Lampert’s offer of $5.2 billion for 425 stores was seen as a way to keep Sears in business while saving at least 45,000 jobs. But the deal quickly faced a legal challenge from the company’s unsecured creditors -- including manufacturers that had provided inventory and landlords who were owed back rent.

These creditors told Judge Robert Drain that they would benefit more if the bankrupt company was forced to liquidate and its assets sold at auction. The hearing went on for several days and, at one point, entered the political realm when Sen. Elizabeth Warren (D-Mass.) voiced objections to Lampert taking control of the company.

While Lampert promoted the job-preserving aspects of his buyout plan, Warren voiced skepticism that his rescue plan would be that beneficial for employees, accusing him of “slashing jobs” during his tenure as Sears CEO.

"If your offer is accepted and approved, Sears will remain open and tens of thousands of American workers will keep their jobs in the short term," Warren wrote in a letter to Lampert. "But I am concerned that under your leadership, Sears may continue to struggle and employees will continue to face uncertainty and anxiety over their future employment and ongoing risks to their benefits and economic security."

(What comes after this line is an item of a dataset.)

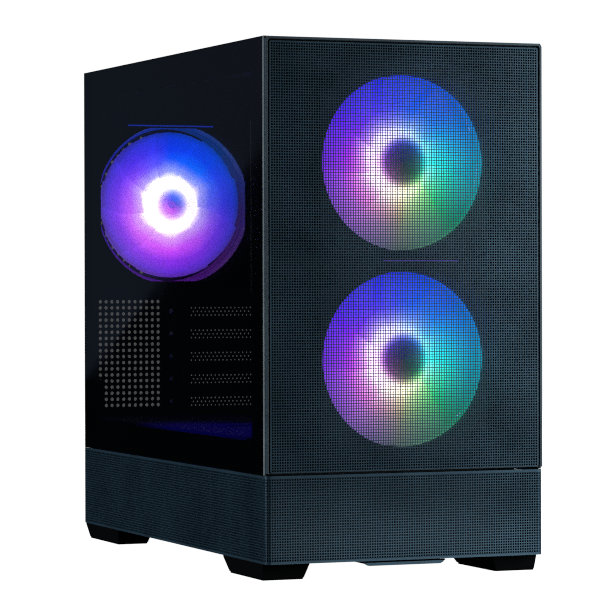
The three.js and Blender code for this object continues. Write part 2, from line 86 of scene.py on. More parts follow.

Alleged fraudulent activities

Warren also called attention to the suit filed by unsecured creditors to block the sale to Lampert, noting that their 570-page motion alleged fraudulent activities by Lampert and his hedge fund during his tenure as chairman and CEO of Sears.

The creditors got their day in court earlier this week, making one final appeal to the judge to not grant control of the retailer to Lampert and ESL Investments, his hedge fund. They argued that Lampert’s management of the company is one reason it is bankrupt.

In a filing last week, Lampert accused Sears’ unsecured creditors of engaging in efforts intended to “poison the well” against ESL with "page after page of its pleadings with smears and false narratives that are completely irrelevant" to his potential Sears’ takeover.

In the end, Judge Drain sided with Lampert, whose firm will take control of Sears’ remaining stores and assets.